[Problem to solve]
Every entry here needs to be repeated exactly.

[Structured object records]
╭──
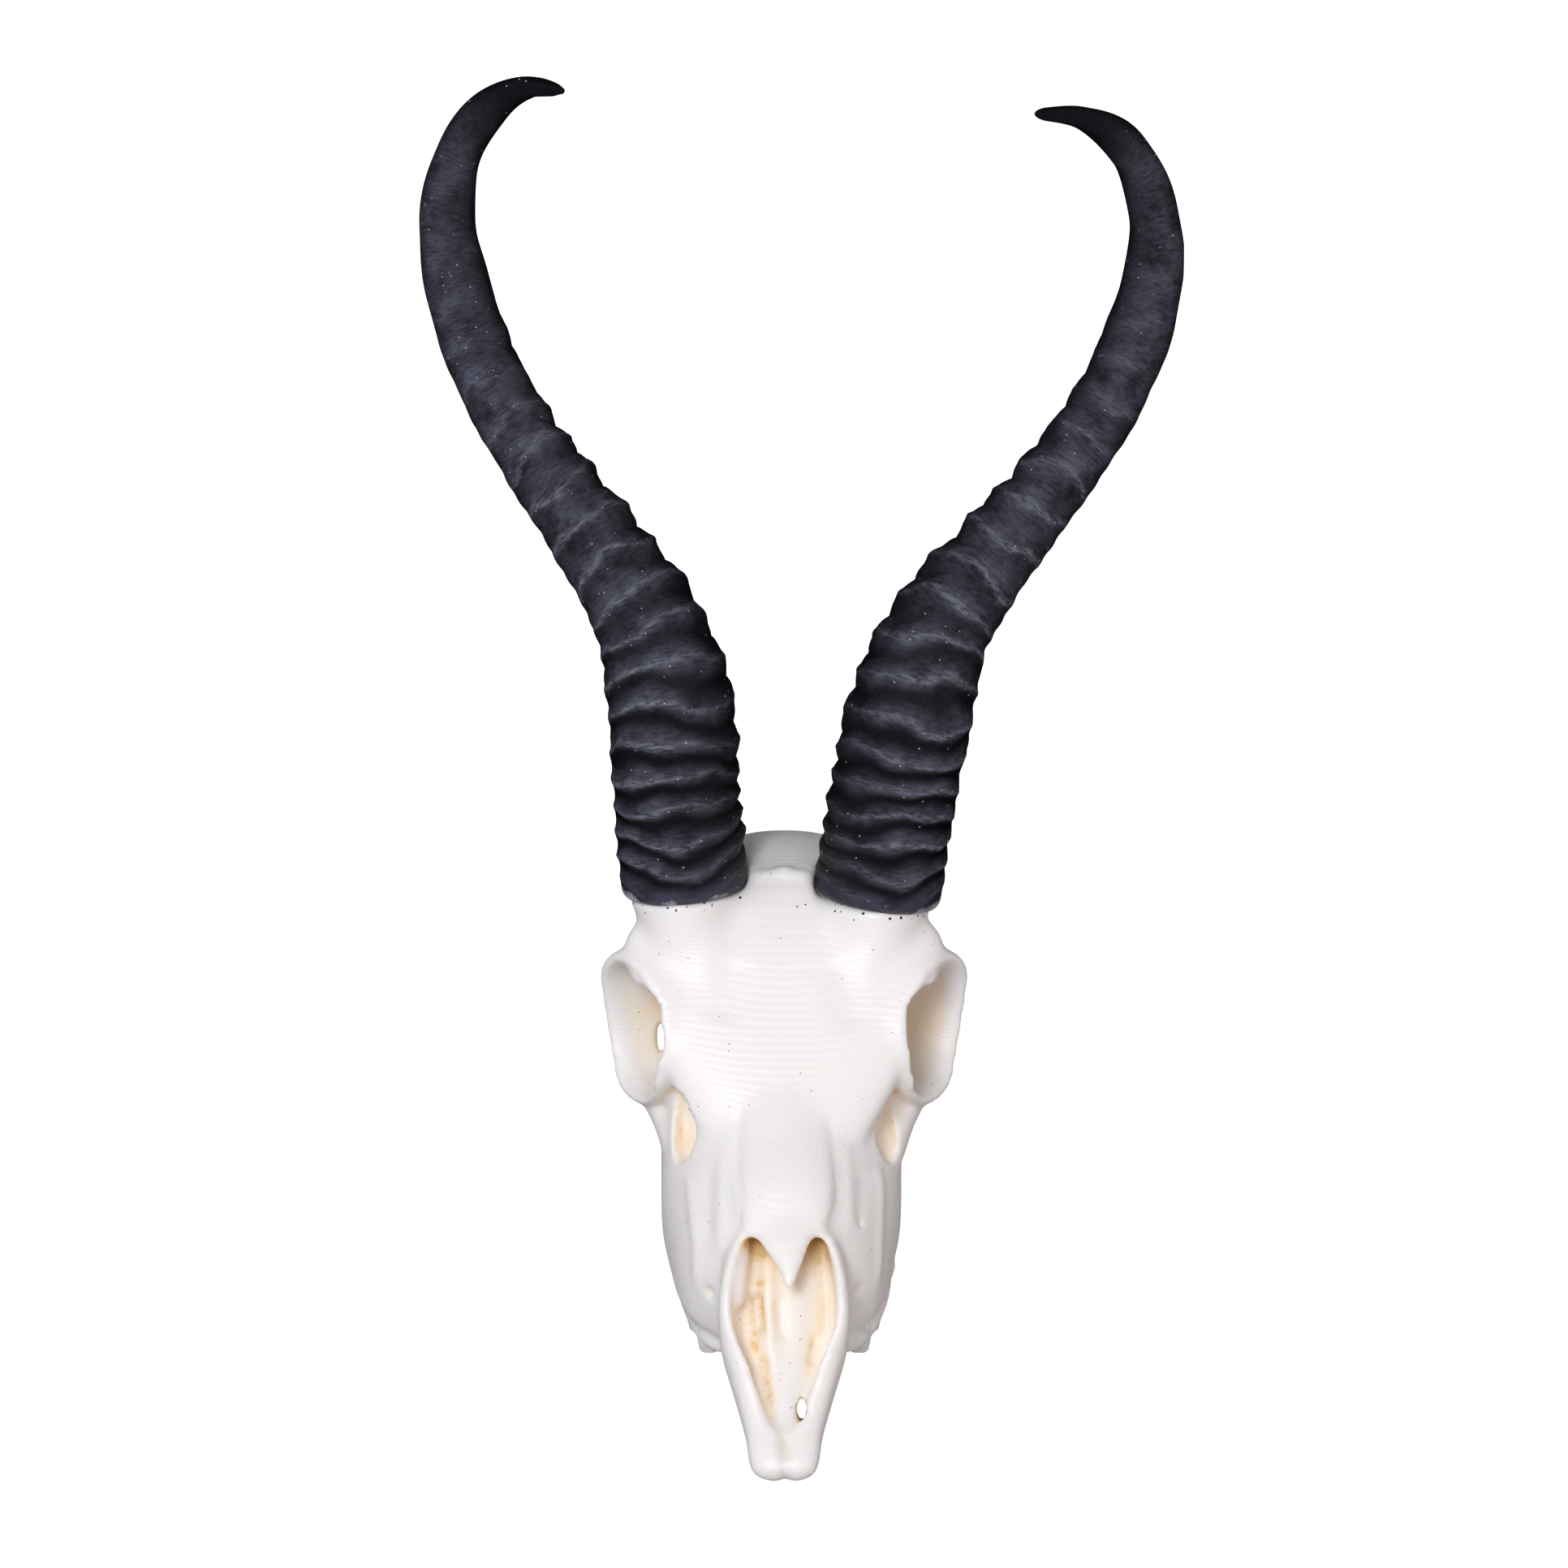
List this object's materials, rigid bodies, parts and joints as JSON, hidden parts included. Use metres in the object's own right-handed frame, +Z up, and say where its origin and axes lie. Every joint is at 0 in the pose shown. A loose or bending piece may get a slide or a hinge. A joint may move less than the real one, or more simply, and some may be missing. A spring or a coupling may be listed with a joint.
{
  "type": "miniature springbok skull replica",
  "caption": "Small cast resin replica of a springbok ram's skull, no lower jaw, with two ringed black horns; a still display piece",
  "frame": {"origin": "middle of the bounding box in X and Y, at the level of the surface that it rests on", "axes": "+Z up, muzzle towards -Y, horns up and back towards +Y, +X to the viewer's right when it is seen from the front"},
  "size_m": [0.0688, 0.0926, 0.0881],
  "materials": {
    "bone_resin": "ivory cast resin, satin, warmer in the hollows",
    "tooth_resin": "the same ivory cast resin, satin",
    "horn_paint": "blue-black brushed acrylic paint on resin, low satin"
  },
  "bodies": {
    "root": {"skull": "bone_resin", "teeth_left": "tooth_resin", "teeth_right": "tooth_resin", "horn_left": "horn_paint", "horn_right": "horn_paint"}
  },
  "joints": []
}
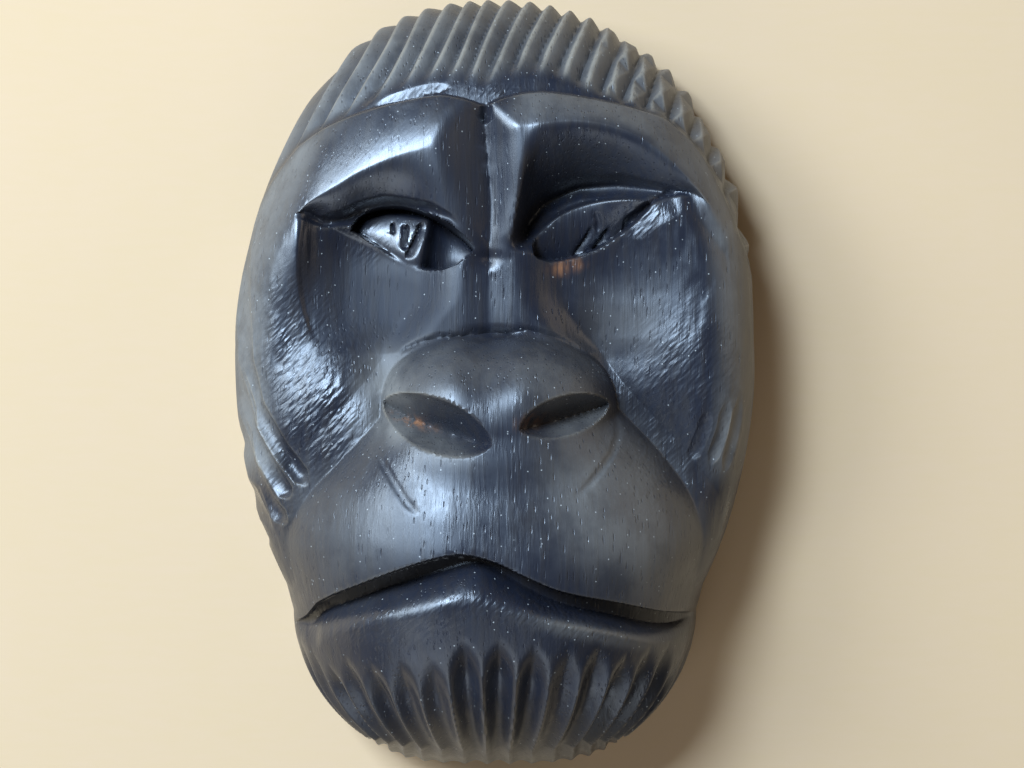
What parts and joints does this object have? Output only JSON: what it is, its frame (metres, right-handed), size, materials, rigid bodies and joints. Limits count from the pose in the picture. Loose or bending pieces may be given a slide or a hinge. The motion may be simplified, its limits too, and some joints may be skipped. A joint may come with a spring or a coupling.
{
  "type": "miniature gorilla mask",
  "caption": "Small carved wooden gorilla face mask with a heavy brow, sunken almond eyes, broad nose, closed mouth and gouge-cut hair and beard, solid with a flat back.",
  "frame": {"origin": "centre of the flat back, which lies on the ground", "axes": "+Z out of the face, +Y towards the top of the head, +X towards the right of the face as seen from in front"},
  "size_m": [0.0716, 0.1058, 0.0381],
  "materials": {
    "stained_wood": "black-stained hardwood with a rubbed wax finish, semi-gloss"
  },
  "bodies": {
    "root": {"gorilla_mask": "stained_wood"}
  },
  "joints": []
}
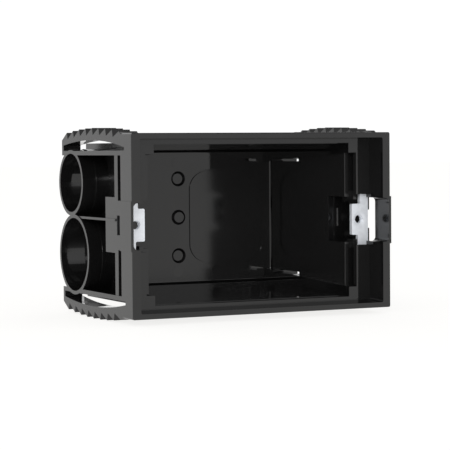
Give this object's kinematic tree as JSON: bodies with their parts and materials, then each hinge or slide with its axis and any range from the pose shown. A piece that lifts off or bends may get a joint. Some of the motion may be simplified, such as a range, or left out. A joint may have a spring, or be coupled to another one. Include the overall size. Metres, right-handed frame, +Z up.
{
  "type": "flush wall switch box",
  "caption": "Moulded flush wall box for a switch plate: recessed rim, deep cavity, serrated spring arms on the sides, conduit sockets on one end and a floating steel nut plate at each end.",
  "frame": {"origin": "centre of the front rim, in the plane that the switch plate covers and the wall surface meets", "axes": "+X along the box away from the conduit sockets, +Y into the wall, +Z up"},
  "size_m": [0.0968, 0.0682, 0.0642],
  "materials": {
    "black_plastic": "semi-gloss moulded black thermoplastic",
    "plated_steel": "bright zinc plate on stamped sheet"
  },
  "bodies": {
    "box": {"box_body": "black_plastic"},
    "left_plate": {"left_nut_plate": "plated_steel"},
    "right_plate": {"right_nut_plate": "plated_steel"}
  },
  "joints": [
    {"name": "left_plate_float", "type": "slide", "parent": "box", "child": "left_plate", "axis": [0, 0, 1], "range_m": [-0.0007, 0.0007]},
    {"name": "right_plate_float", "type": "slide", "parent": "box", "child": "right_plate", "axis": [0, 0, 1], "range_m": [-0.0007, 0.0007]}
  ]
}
╰──
[In response]
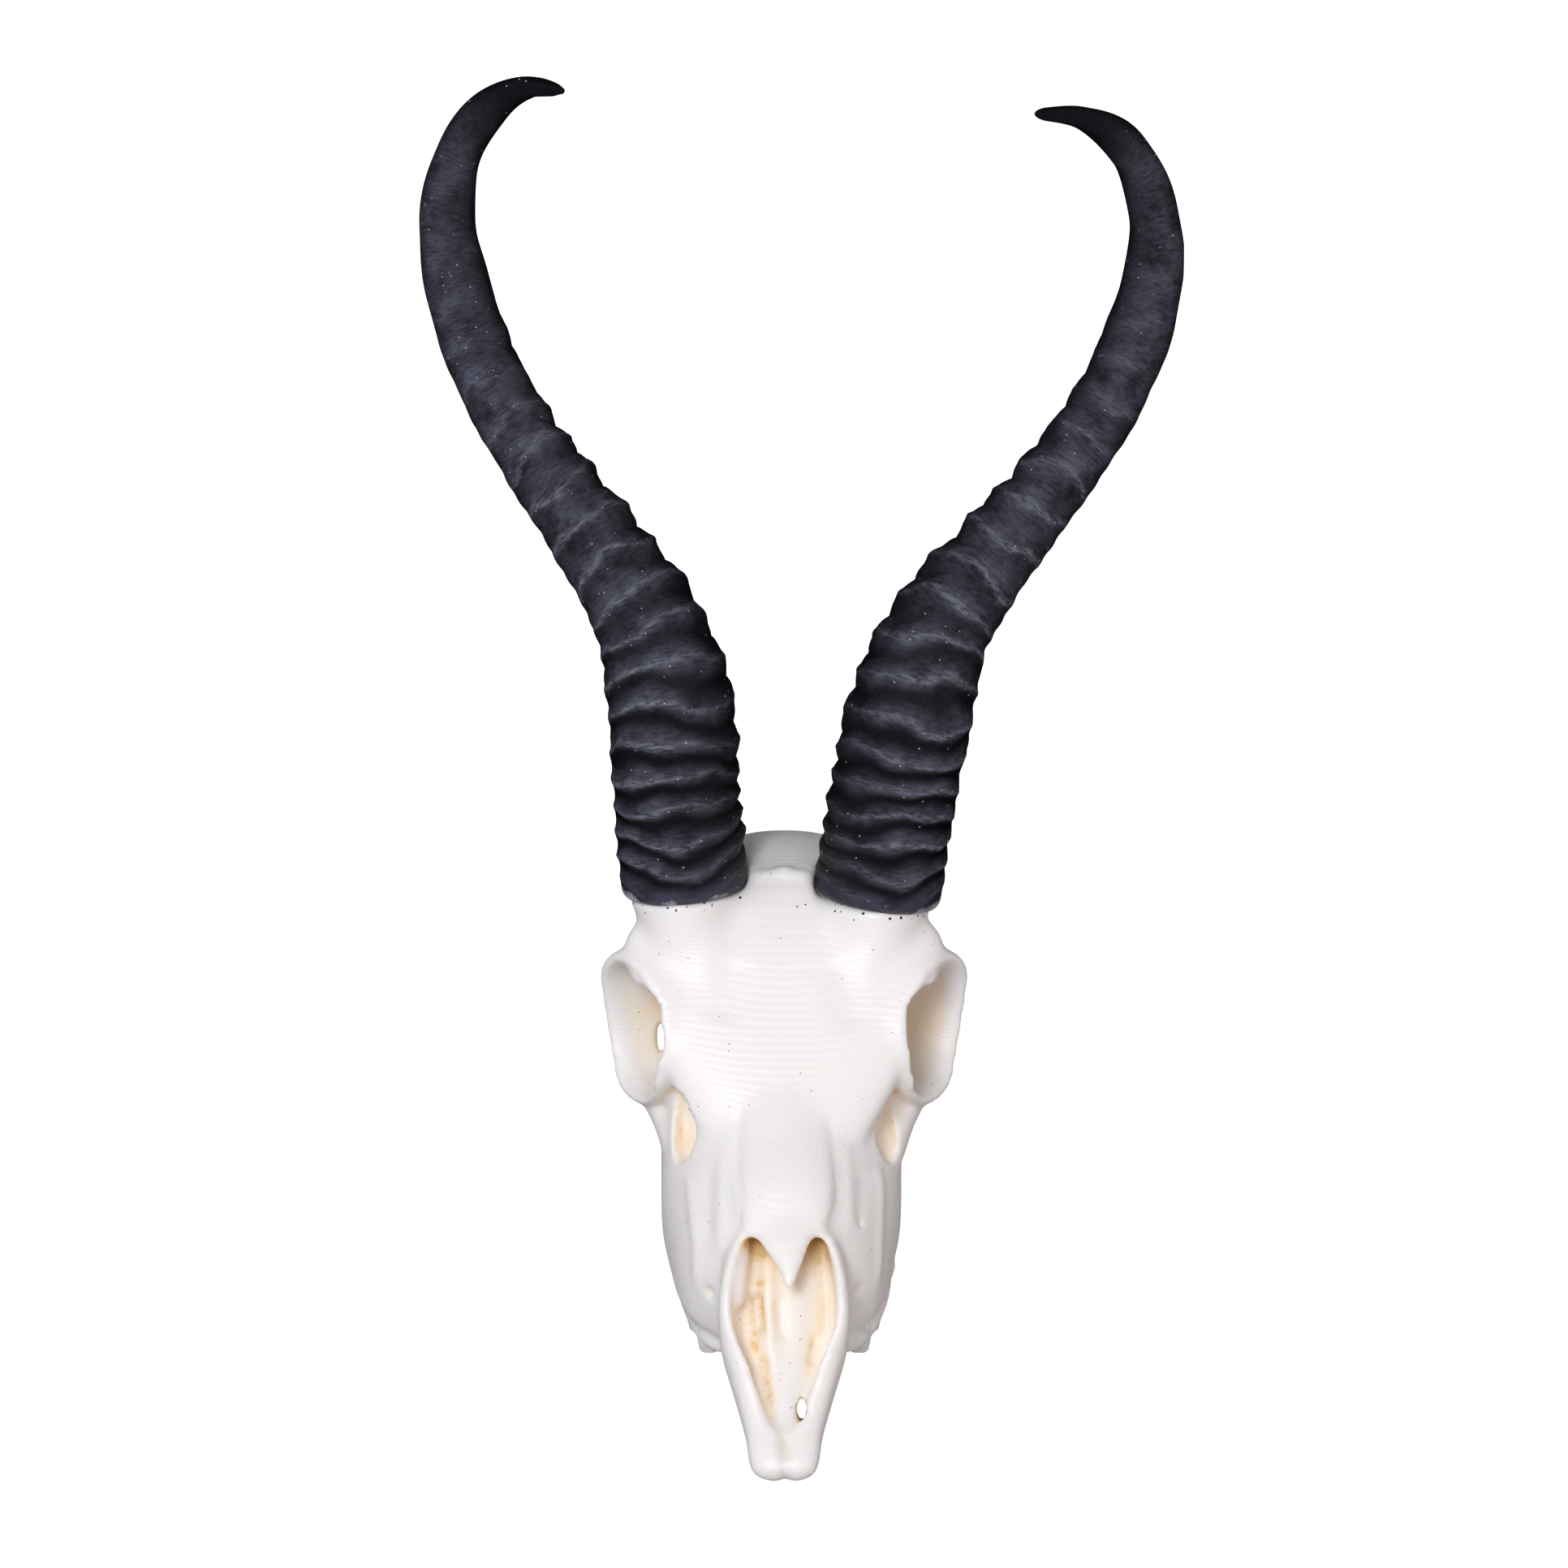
List this object's materials, rigid bodies, parts and joints as JSON, hidden parts included. Use metres in the object's own right-handed frame, +Z up, and say where its origin and axes lie. Every joint is at 0 in the pose shown. A loose or bending piece may get a slide or a hinge. A joint may move less than the real one, or more simply, and some may be missing. A spring or a coupling may be listed with a joint.
{
  "type": "miniature springbok skull replica",
  "caption": "Small cast resin replica of a springbok ram's skull, no lower jaw, with two ringed black horns; a still display piece",
  "frame": {"origin": "middle of the bounding box in X and Y, at the level of the surface that it rests on", "axes": "+Z up, muzzle towards -Y, horns up and back towards +Y, +X to the viewer's right when it is seen from the front"},
  "size_m": [0.0688, 0.0926, 0.0881],
  "materials": {
    "bone_resin": "ivory cast resin, satin, warmer in the hollows",
    "tooth_resin": "the same ivory cast resin, satin",
    "horn_paint": "blue-black brushed acrylic paint on resin, low satin"
  },
  "bodies": {
    "root": {"skull": "bone_resin", "teeth_left": "tooth_resin", "teeth_right": "tooth_resin", "horn_left": "horn_paint", "horn_right": "horn_paint"}
  },
  "joints": []
}
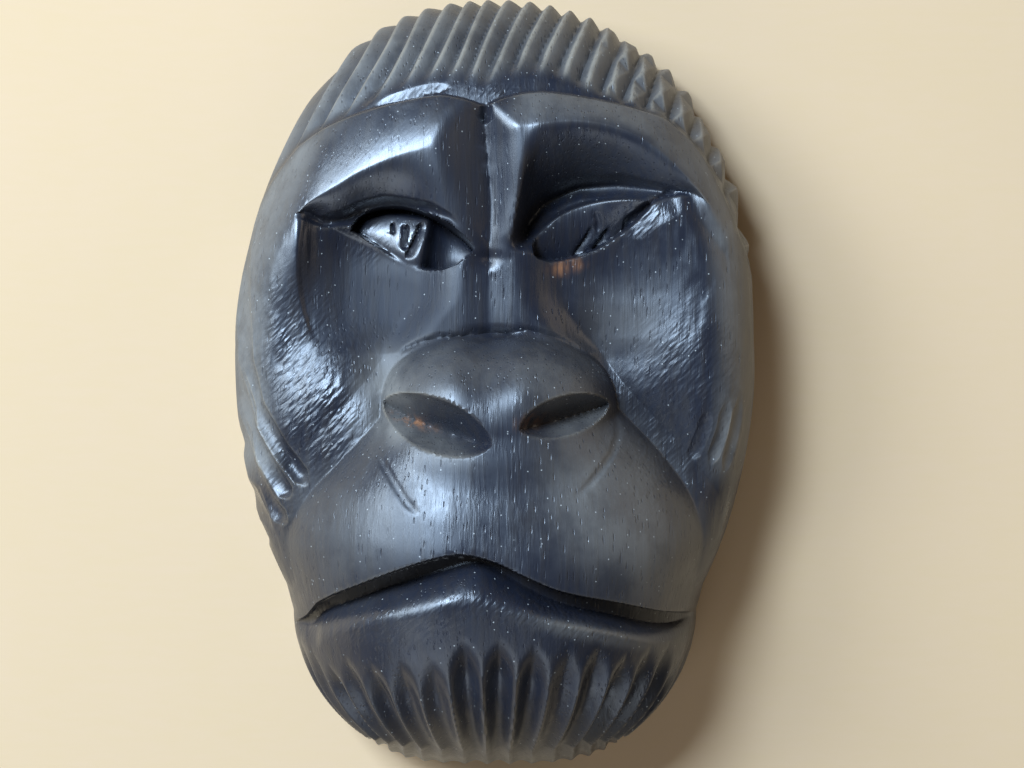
What parts and joints does this object have? Output only JSON: what it is, its frame (metres, right-handed), size, materials, rigid bodies and joints. Limits count from the pose in the picture. Loose or bending pieces may be given a slide or a hinge. The motion may be simplified, its limits too, and some joints may be skipped. A joint may come with a spring or a coupling.
{
  "type": "miniature gorilla mask",
  "caption": "Small carved wooden gorilla face mask with a heavy brow, sunken almond eyes, broad nose, closed mouth and gouge-cut hair and beard, solid with a flat back.",
  "frame": {"origin": "centre of the flat back, which lies on the ground", "axes": "+Z out of the face, +Y towards the top of the head, +X towards the right of the face as seen from in front"},
  "size_m": [0.0716, 0.1058, 0.0381],
  "materials": {
    "stained_wood": "black-stained hardwood with a rubbed wax finish, semi-gloss"
  },
  "bodies": {
    "root": {"gorilla_mask": "stained_wood"}
  },
  "joints": []
}
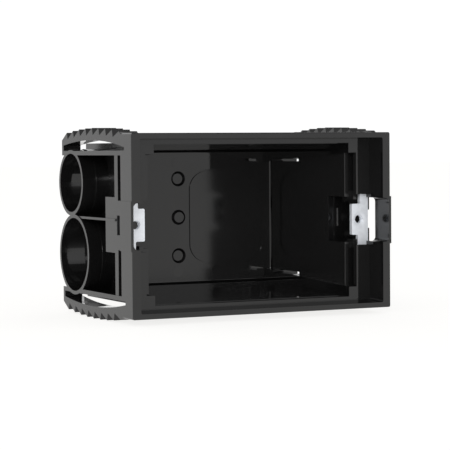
Give this object's kinematic tree as JSON: bodies with their parts and materials, then each hinge or slide with its axis and any range from the pose shown. A piece that lifts off or bends may get a joint. Some of the motion may be simplified, such as a range, or left out. A joint may have a spring, or be coupled to another one. Include the overall size. Metres, right-handed frame, +Z up.
{
  "type": "flush wall switch box",
  "caption": "Moulded flush wall box for a switch plate: recessed rim, deep cavity, serrated spring arms on the sides, conduit sockets on one end and a floating steel nut plate at each end.",
  "frame": {"origin": "centre of the front rim, in the plane that the switch plate covers and the wall surface meets", "axes": "+X along the box away from the conduit sockets, +Y into the wall, +Z up"},
  "size_m": [0.0968, 0.0682, 0.0642],
  "materials": {
    "black_plastic": "semi-gloss moulded black thermoplastic",
    "plated_steel": "bright zinc plate on stamped sheet"
  },
  "bodies": {
    "box": {"box_body": "black_plastic"},
    "left_plate": {"left_nut_plate": "plated_steel"},
    "right_plate": {"right_nut_plate": "plated_steel"}
  },
  "joints": [
    {"name": "left_plate_float", "type": "slide", "parent": "box", "child": "left_plate", "axis": [0, 0, 1], "range_m": [-0.0007, 0.0007]},
    {"name": "right_plate_float", "type": "slide", "parent": "box", "child": "right_plate", "axis": [0, 0, 1], "range_m": [-0.0007, 0.0007]}
  ]
}